Early life and education edit

Heinrich Barth was born in Hamburg on 16 February 1821. He was the third child of Johann Christoph Heinrich Barth and his wife Charlotte Karoline née Zadow. Johann had come from a relatively poor background but had built up a successful trading business. Both parents were orthodox Lutherans and they expected their children to conform to their strict ideas on morality and self-discipline.[3] From the age of eleven Barth attended the prestigious high school, the Gelehrtenschule des Johanneums, in Hamburg.[4] He was very studious but not popular with his classmates. He excelled at languages and taught himself some Arabic.[5] Barth left school aged 18 in 1839 and immediately enrolled at the University of Berlin where he attended courses offered by the geographer Karl Ritter, the classical scholar August Böckh and the historian Jakob Grimm. After his first year, he interrupted his studies and went on a tour of Italy visiting Venice, Florence, Rome, Naples and Sicily, returning to Germany in the middle of May 1841.[6] In the vacation of the following year, he visited the Rhineland and Switzerland.[7] He defended his doctoral thesis on the trade relations of ancient Corinth in July 1844.[8][9]

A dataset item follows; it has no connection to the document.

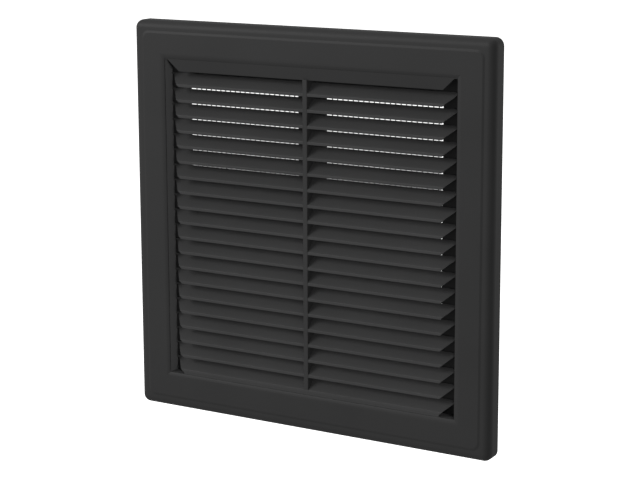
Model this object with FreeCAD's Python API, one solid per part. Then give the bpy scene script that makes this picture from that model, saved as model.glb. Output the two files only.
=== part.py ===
"""Louvred air grille: a clip-on cover with fixed louvres over a screwed wall frame.

Millimetres. +Z is up, the grille faces -Y, and the plane y = 0 is the wall.
Depths called "depth_..." are counted forward from the wall, so they sit at y = -depth.
"""
import FreeCAD, Part
import math
import os

# ---- driving dimensions -------------------------------------------------------------

# cover
cover_size = 186.0          # width and height of the front
cover_depth = 9.6           # wall to front face
cover_lift = 0.3            # rim stands this far off the wall
cover_wall = 2.2            # face and rim
return_wall = 1.8           # wall round the opening
corner_radius = 3.8         # corners seen from the front
edge_radius = 3.6           # rounding along the outer front edge
ledge_drop = 0.35           # the border panel stands this far above the outer ledge
ledge_inset = 4.8           # outer edge to the foot of the small ramp
ledge_ramp = 1.0            # width of that ramp

# opening in the cover and its louvres
opening_size = 151.0
dish_width = 2.8            # the border falls in to the opening over this width
dish_drop = 0.5             # and by this depth, where the louvre lips begin
louvre_count = 21
louvre_wall = 1.3
lip_height = 1.3            # upright front face of a louvre
airway_rise = 1.26          # height of the straight air gap between two louvres
louvre_back_gap = 0.4       # louvre back edge to the back of the opening's wall
notch_inset = 7.3           # how far a lip stops short of the opening's side
side_tab = 0.73             # height by which a louvre's end meets the opening's side
notch_spread = 1.09         # sideways growth of a louvre per height within the notch
top_louvre_height = 5.6     # the flat top louvre
top_louvre_lean = 0.7       # how far it leans in at its lip
top_louvre_wall = 1.4
sill_height = 1.0           # foot of the lowest louvre on the opening's lower side
sill_depth = 3.0
mullion_width = 2.4
mullion_proud = 0.2         # how far the rib stands in front of the lips

# insect screen
screen_wall = 1.2
screen_border = 13.3        # round both windows
screen_bar = 14.4
screen_overhang = 0.2       # screen frame beyond its clips
wire_pitch = 2.62           # between the upright wires
wire_rise = 2.53            # between the level wires
wire_width = 0.45
wire_depth = 0.4
wire_weld = 1.5             # wire ends lie on the screen frame by this much
wire_set_in = 0.6           # wall to the rear layer of wires
clip_length = 12.0
clip_wall = 1.2
clip_reach = 2.4            # how far a clip reaches forward beside the opening's wall
clip_clearance = 0.3

# wall frame
frame_thickness = 2.4
frame_screen_clearance = 1.0
frame_rim_clearance = 2.6
tongue_length = 20.0
tongue_wall = 1.5
tongue_top_clearance = 0.4  # tongue tips to the inside of the cover's face
catch_height = 1.0
catch_bite = 1.4            # how far a tongue's catch stands outward
catch_clearance = 0.3
catch_gap = 0.6             # between the two catches, front to back
clip_spacing = 90.0         # between the two tongues of one side
screw_inset = 4.3           # wall frame's outer edge to a screw hole's axis
screw_hole_radius = 1.9
screw_head_radius = 3.3     # wide end of the countersink

# ---- places that follow from them ---------------------------------------------------

cover_half = cover_size / 2
rim_inner = cover_half - cover_wall
opening_half = opening_size / 2
return_outer = opening_half + return_wall
lip_depth = cover_depth - dish_drop
lowest_lip = sill_height - opening_half
top_lip = opening_half - top_louvre_height
louvre_pitch = (top_lip - lowest_lip) / (louvre_count - 1)
notch_height = louvre_pitch - airway_rise - side_tab

screen_outer = return_outer + clip_clearance + clip_wall + screen_overhang
window_half = screen_outer - screen_border
frame_inner = screen_outer + frame_screen_clearance
frame_outer = rim_inner - frame_rim_clearance
screw_place = frame_outer - screw_inset
tongue_top = cover_depth - cover_wall - tongue_top_clearance

screen_back = wire_set_in + 2 * wire_depth
return_back = screen_back + screen_wall
louvre_back = return_back + louvre_back_gap


# ---- helpers ------------------------------------------------------------------------

def vec(x, depth, z):
    """A point given by its depth in front of the wall."""
    return FreeCAD.Vector(x, -depth, z)


def block(x0, x1, depth0, depth1, z0, z1):
    """A box between two depths in front of the wall."""
    return Part.makeBox(x1 - x0, depth1 - depth0, z1 - z0, vec(x0, depth1, z0))


def rounded_square(half, radius, depth):
    """A closed square wire with rounded corners, at one depth."""
    flat = half - radius
    diagonal = flat + radius * math.sqrt(0.5)
    edges = []
    for turn in range(4):
        angle = math.radians(90 * turn)

        def at(u, v):
            x = u * math.cos(angle) - v * math.sin(angle)
            z = u * math.sin(angle) + v * math.cos(angle)
            return vec(x, depth, z)

        edges.append(Part.makeLine(at(half, -flat), at(half, flat)))
        arc = Part.Arc(at(half, flat), at(diagonal, diagonal), at(flat, half))
        edges.append(arc.toShape())
    return Part.Wire(edges)


def slab(half, radius, depth0, depth1):
    """A plate with rounded corners between two depths."""
    face = Part.Face(rounded_square(half, radius, depth0))
    return face.extrude(FreeCAD.Vector(0, depth0 - depth1, 0))


def square_slab(half, depth0, depth1):
    """A plate with sharp corners between two depths."""
    return block(-half, half, depth0, depth1, -half, half)


def front_edges(shape, depth):
    """The edges that lie wholly at one depth."""
    chosen = []
    for edge in shape.Edges:
        box = edge.BoundBox
        if abs(box.YMin + depth) < 1e-4 and abs(box.YMax + depth) < 1e-4:
            chosen.append(edge)
    return chosen


def square_funnel(half0, depth0, half1, depth1):
    """A square plug that tapers between two depths."""
    wires = []
    for half, depth in ((half0, depth0), (half1, depth1)):
        corners = [(-half, -half), (half, -half), (half, half), (-half, half), (-half, -half)]
        wires.append(Part.makePolygon([vec(x, depth, z) for x, z in corners]))
    return Part.makeLoft(wires, True, True)


def prism(section, half_width):
    """Extrude a (depth, z) outline across the grille, both sides of the middle."""
    points = [vec(-half_width, depth, z) for depth, z in section]
    face = Part.Face(Part.makePolygon(points + points[:1]))
    return face.extrude(FreeCAD.Vector(2 * half_width, 0, 0))


def four_sides(shape):
    """The same shape on all four sides, turned about the grille's axis."""
    copies = []
    for turn in range(4):
        copy = shape.copy()
        copy.rotate(FreeCAD.Vector(0, 0, 0), FreeCAD.Vector(0, 1, 0), 90 * turn)
        copies.append(copy)
    return copies


def clip_places():
    """Where the two tongues of one side stand, along that side."""
    return [-clip_spacing / 2, clip_spacing / 2]


def screw_points():
    """The four screw axes, as x and z."""
    return [(sx * screw_place, sz * screw_place) for sx in (-1, 1) for sz in (-1, 1)]


def cylinder(radius, depth0, depth1, x, z):
    """A cylinder along the grille's axis between two depths."""
    return Part.makeCylinder(radius, depth1 - depth0, vec(x, depth1, z), FreeCAD.Vector(0, 1, 0))


def export(name, shape):
    """Write one node."""
    shape.exportStep("parts/" + name + ".step")


# ---- cover --------------------------------------------------------------------------

def cover_outside():
    """The closed outside of the cover: rounded tray with a raised border panel."""
    ledge_depth = cover_depth - ledge_drop
    tray = slab(cover_half, corner_radius, cover_lift, ledge_depth)
    tray = tray.makeFillet(edge_radius, front_edges(tray, ledge_depth))
    foot = cover_half - ledge_inset
    crown = foot - ledge_ramp
    foot_wire = rounded_square(foot, corner_radius, ledge_depth)
    crown_wire = rounded_square(crown, corner_radius - ledge_ramp, cover_depth)
    panel = Part.makeLoft([foot_wire, crown_wire], True, True)
    return tray.fuse(panel).removeSplitter()


def cover_catches():
    """Small ridges inside the rim that the wall frame's tongues hold behind."""
    tip = frame_outer + catch_bite + catch_clearance
    top = tongue_top - catch_height - catch_gap
    length = tongue_length
    ridges = []
    for place in clip_places():
        ridge = block(tip, rim_inner, top - catch_height, top, place - length / 2, place + length / 2)
        ridges += four_sides(ridge)
    return ridges


def front_bezel():
    """The moulded frame of the cover: border, rim and the wall round the opening."""
    inside_depth = cover_depth - cover_wall
    body = cover_outside()
    hollow = slab(rim_inner, corner_radius - cover_wall, 0, inside_depth)
    opening_ring = square_slab(return_outer, return_back, inside_depth)
    body = body.cut(hollow.cut(opening_ring))
    body = body.cut(square_slab(opening_half, 0, cover_depth))
    body = body.cut(square_funnel(opening_half + dish_width, cover_depth, opening_half, lip_depth))
    for ridge in cover_catches():
        body = body.fuse(ridge)
    return body.removeSplitter()


def notch(lip_z, side):
    """The wedge of air at one end of a louvre, open downwards."""
    inner = opening_half - notch_inset
    outer = inner + notch_spread * notch_height
    reach = cover_size
    points = [
        vec(side * inner, 0, lip_z),
        vec(side * outer, 0, lip_z + notch_height),
        vec(side * reach, 0, lip_z + notch_height),
        vec(side * reach, 0, lip_z),
    ]
    face = Part.Face(Part.makePolygon(points + points[:1]))
    return face.extrude(FreeCAD.Vector(0, -2 * cover_depth, 0))


def louvre_section(lip_z):
    """Outline of a rain louvre: upright lip, then a blade that rises to the back."""
    crest = lip_z + louvre_pitch - airway_rise
    run = lip_depth - louvre_back
    rise = crest - lip_z - lip_height
    upright = louvre_wall * math.hypot(run, rise) / run
    toe = (upright - lip_height) * run / rise
    return [
        (lip_depth, lip_z),
        (lip_depth, lip_z + lip_height),
        (louvre_back, crest),
        (louvre_back, crest - upright),
        (lip_depth - toe, lip_z),
    ]


def top_louvre_section():
    """Outline of the flat top louvre that hangs from the opening's upper side and leans in."""
    hem = lip_depth - top_louvre_lean
    return [
        (lip_depth, opening_half),
        (hem, top_lip),
        (hem - top_louvre_wall, top_lip),
        (lip_depth - top_louvre_wall, opening_half),
    ]


def louvre(index):
    """One louvre, counted from the top, with both ends notched."""
    lip_z = top_lip - louvre_pitch * (index - 1)
    section = top_louvre_section() if index == 1 else louvre_section(lip_z)
    shape = prism(section, opening_half)
    for side in (-1, 1):
        shape = shape.cut(notch(lip_z, side))
    if index == louvre_count:
        foot = opening_half - notch_inset
        sill = block(-foot, foot, lip_depth - sill_depth, lip_depth, -opening_half, lip_z)
        blade_foot = block(-foot, foot, lip_depth - sill_depth, lip_depth, lip_z, lip_z + lip_height)
        shape = shape.fuse([sill, blade_foot.cut(shape)]).removeSplitter()
    return shape


def mullion(louvres):
    """The upright rib in the middle, a comb that the louvres lie in."""
    lip_top = lowest_lip + lip_height
    crest = lowest_lip + louvre_pitch - airway_rise
    front = lip_depth + mullion_proud
    outline = [
        (front, lip_top),
        (front, top_lip),
        (louvre_back, top_lip),
        (louvre_back, crest),
        (lip_depth, lip_top),
    ]
    rib = prism(outline, mullion_width / 2)
    for blade in louvres:
        rib = rib.cut(blade)
    return rib


# ---- insect screen ------------------------------------------------------------------

def screen_frame():
    """Flat frame with two windows, and clips that hold it on the opening's wall."""
    half = window_half
    bar = screen_bar / 2
    frame = square_slab(screen_outer, screen_back, return_back)
    for side in (-1, 1):
        ends = sorted((side * bar, side * half))
        frame = frame.cut(block(ends[0], ends[1], 0, cover_depth, -half, half))
    inner = return_outer + clip_clearance
    for place in clip_places():
        clip = block(inner, inner + clip_wall, return_back, return_back + clip_reach,
                     place - clip_length / 2, place + clip_length / 2)
        for copy in four_sides(clip):
            frame = frame.fuse(copy)
    return frame.removeSplitter()


def wire_row(start, end, pitch):
    """Evenly spaced wire centres that fill the stretch between two edges."""
    meshes = round((end - start) / pitch)
    step = (end - start) / meshes
    return [start + step * index for index in range(1, meshes)]


def screen_mesh(side):
    """The two layers of wires over one window, welded to the back of its frame."""
    half = window_half
    ends = sorted((side * screen_bar / 2, side * half))
    wire_layer = wire_set_in + wire_depth
    wires = []
    for x in wire_row(ends[0], ends[1], wire_pitch):
        wires.append(block(x - wire_width / 2, x + wire_width / 2, wire_layer, screen_back,
                           -half - wire_weld, half + wire_weld))
    for z in wire_row(-half, half, wire_rise):
        wires.append(block(ends[0] - wire_weld, ends[1] + wire_weld, wire_set_in, wire_layer,
                           z - wire_width / 2, z + wire_width / 2))
    return Part.makeCompound(wires)


# ---- wall frame ---------------------------------------------------------------------

def tongue(place):
    """One springy tongue with its catch, on the +X side of the wall frame."""
    low = place - tongue_length / 2
    high = place + tongue_length / 2
    blade = block(frame_outer - tongue_wall, frame_outer, 0, tongue_top, low, high)
    catch = block(frame_outer, frame_outer + catch_bite, tongue_top - catch_height, tongue_top, low, high)
    return blade.fuse(catch)


def countersink(x, z):
    """The cone of air that takes a screw's head."""
    height = screw_head_radius - screw_hole_radius
    return Part.makeCone(screw_head_radius, screw_hole_radius, height, vec(x, frame_thickness, z),
                         FreeCAD.Vector(0, 1, 0))


def wall_frame():
    """The flat ring that is screwed to the wall, with eight spring tongues."""
    frame = square_slab(frame_outer, 0, frame_thickness)
    frame = frame.cut(square_slab(frame_inner, 0, frame_thickness))
    for x, z in screw_points():
        frame = frame.cut(cylinder(screw_hole_radius, 0, frame_thickness, x, z))
        frame = frame.cut(countersink(x, z))
    for place in clip_places():
        for copy in four_sides(tongue(place)):
            frame = frame.fuse(copy)
    return frame.removeSplitter()


# ---- build --------------------------------------------------------------------------

def main():
    os.makedirs("parts", exist_ok=True)
    export("front_bezel", front_bezel())
    louvres = [louvre(index) for index in range(1, louvre_count + 1)]
    for index, blade in enumerate(louvres, start=1):
        export("louvre_%02d" % index, blade)
    export("mullion", mullion(louvres))
    export("screen_frame", screen_frame())
    export("screen_mesh_left", screen_mesh(-1))
    export("screen_mesh_right", screen_mesh(1))
    export("wall_frame", wall_frame())


main()
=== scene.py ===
"""Looks of a louvred air grille: moulded black cover, insect screen and wall frame.

Metres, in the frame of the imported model: +Z is up, the grille faces -Y, the wall is y = 0.
A "depth" is counted forward from the wall, so it sits at y = -depth.
"""

import math

import bmesh
import bpy
from mathutils import Matrix, Vector


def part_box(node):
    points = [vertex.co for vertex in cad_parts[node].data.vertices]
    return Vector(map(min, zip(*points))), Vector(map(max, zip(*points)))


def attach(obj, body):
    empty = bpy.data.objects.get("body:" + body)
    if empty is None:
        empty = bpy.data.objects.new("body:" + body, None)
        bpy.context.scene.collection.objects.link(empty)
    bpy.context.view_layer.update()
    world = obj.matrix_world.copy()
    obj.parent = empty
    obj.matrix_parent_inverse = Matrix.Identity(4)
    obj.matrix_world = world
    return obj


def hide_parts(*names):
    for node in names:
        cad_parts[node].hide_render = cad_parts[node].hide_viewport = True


MM = 0.001
NEAR = 0.01 * MM            # two places closer than this are the same
RAIN_LOUVRES = 20           # the sloping ones, below the flat top louvre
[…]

Visit to North Africa and the Near East edit

Barth formed a plan to undertake a grand tour of north Africa and the Middle East which his father agreed to fund. He left his parents' home at the end of January 1845 and first visited London where he spent two months learning Arabic, visiting the British Museum and securing the protection of the British consuls for his trip. While in London, he met the Prussian ambassador to Britain, Christian von Bunsen, who would later play an important role in his trip to central Africa. He left London and travelled across France and Spain. On 7 August he caught a ferry from Gibraltar to Tangiers for his first visit to Africa.[10][11][12] From Tangier, he made his way overland across North Africa. He also travelled through Egypt, ascending the Nile to Wadi Halfa and crossing the desert to the port of Berenice on the Red Sea. While in Egypt, he was attacked and wounded by robbers. Crossing the Sinai peninsula, he traversed Palestine, Syria, Asia Minor, Turkey and Greece, everywhere examining the remains of antiquity.[13] He returned to his parents' home in Hamburg on 27 December 1847 after a trip of almost three years.[14] For a time he was engaged there as Privatdozent. He described some of his travels in the first volume of his book, Wanderungen durch die Küstenländer des Mittelmeeres, (Walks through the coastal states of the Mediterranean) which was published in 1849.[15] The intended second volume never appeared.[16]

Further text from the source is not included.